Parfois, au loin, on entendait une énorme clameur, comme celle d’un peuple entier saluant un souverain, et sur le boulevard, au milieu de la chaussée, on voyait apparaître un énorme char à bancs traîné par six chevaux menés à la Daumont et précédé par des piqueurs qui sonnaient des fanfares. La foule se précipitait et admirait une douzaine de jeunes femmes, en costumes éclatans, qui jetaient des petites pièces de monnaie, des dragées et parfois des œufs remplis de farine.

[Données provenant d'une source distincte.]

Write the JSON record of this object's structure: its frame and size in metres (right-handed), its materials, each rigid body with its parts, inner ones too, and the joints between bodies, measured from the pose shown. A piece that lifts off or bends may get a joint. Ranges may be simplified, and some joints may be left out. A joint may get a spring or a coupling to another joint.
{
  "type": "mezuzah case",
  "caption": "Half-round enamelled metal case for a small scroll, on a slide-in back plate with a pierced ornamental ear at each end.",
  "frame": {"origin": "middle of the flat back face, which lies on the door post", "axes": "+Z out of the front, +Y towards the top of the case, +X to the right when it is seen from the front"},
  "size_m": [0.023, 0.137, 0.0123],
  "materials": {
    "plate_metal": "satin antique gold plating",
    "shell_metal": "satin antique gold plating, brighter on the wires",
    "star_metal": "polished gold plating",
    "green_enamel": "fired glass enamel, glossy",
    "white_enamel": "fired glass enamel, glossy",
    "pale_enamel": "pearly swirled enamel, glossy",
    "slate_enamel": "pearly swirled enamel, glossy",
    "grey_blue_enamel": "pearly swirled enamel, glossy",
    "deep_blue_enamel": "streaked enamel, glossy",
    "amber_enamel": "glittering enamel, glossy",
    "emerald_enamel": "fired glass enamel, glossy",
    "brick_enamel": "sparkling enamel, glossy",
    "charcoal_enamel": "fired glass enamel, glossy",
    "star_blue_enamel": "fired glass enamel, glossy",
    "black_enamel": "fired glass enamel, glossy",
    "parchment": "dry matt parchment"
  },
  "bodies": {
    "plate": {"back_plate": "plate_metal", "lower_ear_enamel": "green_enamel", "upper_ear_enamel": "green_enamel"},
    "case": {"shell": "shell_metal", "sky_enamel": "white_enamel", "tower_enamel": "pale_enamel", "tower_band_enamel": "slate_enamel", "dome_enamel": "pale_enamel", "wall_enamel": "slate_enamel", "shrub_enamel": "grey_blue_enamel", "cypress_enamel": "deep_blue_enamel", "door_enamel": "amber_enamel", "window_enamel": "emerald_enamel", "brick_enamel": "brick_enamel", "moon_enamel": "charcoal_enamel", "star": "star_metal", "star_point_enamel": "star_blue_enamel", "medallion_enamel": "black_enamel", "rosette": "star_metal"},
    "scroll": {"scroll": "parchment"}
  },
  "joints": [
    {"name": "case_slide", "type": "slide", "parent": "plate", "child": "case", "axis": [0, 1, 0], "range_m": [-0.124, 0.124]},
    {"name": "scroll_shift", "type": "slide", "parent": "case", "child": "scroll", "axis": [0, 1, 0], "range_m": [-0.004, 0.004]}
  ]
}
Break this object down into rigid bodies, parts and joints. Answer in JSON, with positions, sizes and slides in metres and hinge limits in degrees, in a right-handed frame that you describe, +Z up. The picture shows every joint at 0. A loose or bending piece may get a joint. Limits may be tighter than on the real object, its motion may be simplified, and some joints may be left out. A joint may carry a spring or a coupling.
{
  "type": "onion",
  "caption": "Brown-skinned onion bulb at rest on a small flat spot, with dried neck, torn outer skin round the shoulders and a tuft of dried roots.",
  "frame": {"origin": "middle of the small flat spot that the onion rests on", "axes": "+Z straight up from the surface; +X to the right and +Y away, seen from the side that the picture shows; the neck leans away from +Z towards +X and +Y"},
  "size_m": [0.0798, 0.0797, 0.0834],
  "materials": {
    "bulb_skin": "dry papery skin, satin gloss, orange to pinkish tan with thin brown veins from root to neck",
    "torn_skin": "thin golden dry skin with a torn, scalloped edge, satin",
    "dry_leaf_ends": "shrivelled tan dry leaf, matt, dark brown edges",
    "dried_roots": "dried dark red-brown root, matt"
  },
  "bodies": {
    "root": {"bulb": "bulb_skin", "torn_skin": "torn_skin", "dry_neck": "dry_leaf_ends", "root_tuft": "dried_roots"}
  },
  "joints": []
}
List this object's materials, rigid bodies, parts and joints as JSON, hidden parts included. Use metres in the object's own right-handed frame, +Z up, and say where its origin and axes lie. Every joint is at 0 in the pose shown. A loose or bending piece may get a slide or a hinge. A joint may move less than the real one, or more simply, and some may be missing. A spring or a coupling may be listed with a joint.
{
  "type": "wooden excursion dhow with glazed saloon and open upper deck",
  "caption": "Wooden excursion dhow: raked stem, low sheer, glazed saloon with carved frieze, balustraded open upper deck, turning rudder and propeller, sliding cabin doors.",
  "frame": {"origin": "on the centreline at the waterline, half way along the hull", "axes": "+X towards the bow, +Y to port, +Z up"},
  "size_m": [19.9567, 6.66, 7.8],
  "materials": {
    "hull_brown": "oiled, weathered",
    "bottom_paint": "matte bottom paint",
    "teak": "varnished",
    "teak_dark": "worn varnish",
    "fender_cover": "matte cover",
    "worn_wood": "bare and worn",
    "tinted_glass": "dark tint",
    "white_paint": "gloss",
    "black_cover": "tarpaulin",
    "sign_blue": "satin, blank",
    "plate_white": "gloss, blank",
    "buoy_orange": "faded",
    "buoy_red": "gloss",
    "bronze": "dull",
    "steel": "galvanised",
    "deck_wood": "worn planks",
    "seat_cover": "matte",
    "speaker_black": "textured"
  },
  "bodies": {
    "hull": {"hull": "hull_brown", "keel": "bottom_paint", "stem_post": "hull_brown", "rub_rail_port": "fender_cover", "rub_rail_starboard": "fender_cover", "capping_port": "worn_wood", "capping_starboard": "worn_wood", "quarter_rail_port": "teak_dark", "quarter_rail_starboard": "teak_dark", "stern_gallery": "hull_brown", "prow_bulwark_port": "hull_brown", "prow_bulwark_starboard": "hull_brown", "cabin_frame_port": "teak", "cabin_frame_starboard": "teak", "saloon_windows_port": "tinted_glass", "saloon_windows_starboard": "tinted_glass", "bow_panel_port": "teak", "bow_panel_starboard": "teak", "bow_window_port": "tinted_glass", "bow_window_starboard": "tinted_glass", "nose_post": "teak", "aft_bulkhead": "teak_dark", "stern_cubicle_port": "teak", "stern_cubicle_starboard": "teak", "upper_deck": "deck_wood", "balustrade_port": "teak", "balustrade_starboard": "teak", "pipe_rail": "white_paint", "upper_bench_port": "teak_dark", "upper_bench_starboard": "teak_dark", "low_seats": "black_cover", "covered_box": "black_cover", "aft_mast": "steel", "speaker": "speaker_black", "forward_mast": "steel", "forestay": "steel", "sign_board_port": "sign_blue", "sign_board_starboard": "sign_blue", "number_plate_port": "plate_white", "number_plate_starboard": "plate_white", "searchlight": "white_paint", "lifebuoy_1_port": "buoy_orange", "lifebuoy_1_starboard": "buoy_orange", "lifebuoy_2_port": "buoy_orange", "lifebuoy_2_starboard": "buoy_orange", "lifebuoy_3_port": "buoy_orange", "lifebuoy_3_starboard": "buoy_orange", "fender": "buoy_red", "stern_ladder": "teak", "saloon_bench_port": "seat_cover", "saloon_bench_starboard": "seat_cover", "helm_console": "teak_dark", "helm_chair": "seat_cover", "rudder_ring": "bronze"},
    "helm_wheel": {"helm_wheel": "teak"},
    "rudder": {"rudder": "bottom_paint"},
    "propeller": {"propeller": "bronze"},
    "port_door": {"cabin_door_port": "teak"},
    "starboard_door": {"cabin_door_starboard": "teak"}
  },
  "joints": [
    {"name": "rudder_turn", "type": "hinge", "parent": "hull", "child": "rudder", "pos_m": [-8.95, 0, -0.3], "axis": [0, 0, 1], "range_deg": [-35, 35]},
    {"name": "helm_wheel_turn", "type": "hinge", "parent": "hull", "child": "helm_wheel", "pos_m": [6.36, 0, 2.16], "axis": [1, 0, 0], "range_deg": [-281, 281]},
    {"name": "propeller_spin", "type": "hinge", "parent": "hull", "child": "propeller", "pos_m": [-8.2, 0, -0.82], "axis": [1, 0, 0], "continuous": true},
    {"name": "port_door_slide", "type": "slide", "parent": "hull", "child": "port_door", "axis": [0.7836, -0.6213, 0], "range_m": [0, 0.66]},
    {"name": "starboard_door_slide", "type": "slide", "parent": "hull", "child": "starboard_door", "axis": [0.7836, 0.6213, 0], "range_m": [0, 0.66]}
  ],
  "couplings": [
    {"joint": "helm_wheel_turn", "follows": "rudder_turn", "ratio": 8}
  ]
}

Toute la tourbe du ruisseau entourait la voiture ; on se ruait, on se battait pour ramasser l’argent ; c’était hideux, et de temps en temps un grand cri retentissait : « Vive milord l’Arsouille ! » Alors un des masques s’inclinait et ses compagnons applaudissaient. Quel était donc ce personnage ? On peut le dire aujourd’hui, car celui auquel on attribuait le rôle et celui qui le jouait réellement sont morts tous les deux. L’histoire est singulière et donne à réfléchir sur ce que vaut la gloire humaine. À cette époque, un Anglais fort riche, grand amateur du chevaux, lord Seymour, vivait à Paris et s’était fait connaître par quelques excentricités qui ne dépassaient en rien les usages admis, parmi les hommes de bon ton. Quelques actes de générosité, quelques paris de course considérables et bruyamment gagnés l’avaient rendu populaire, et le bon peuple, toujours crédule, toujours nigaud, mettait invariablement à son compte toutes les sottises qui se commettaient à Paris. S’il y avait un scandale au bal des Variétés, si aux Vendanges de Bourgogne on jetait un sergent de ville par la fenêtre, si une cavalcade traversait les boulevards avec un vacarme extravagant, tout de suite on disait : « C’est lord Seymour, c’est lord l’Arsouille, » car c’est par ce misérable surnom qu’on le désignait[1]. Or, Seymour était innocent de toutes les

  1. Arsouille. Ce mot était fort usité à cette époque dans le langage populaire de Paris. Il est aujourd’hui tombé en désuétude : c’est probablement l’anagramme du vocable souillart (du verbe souiller) qui avait la même signification au moyen-âge.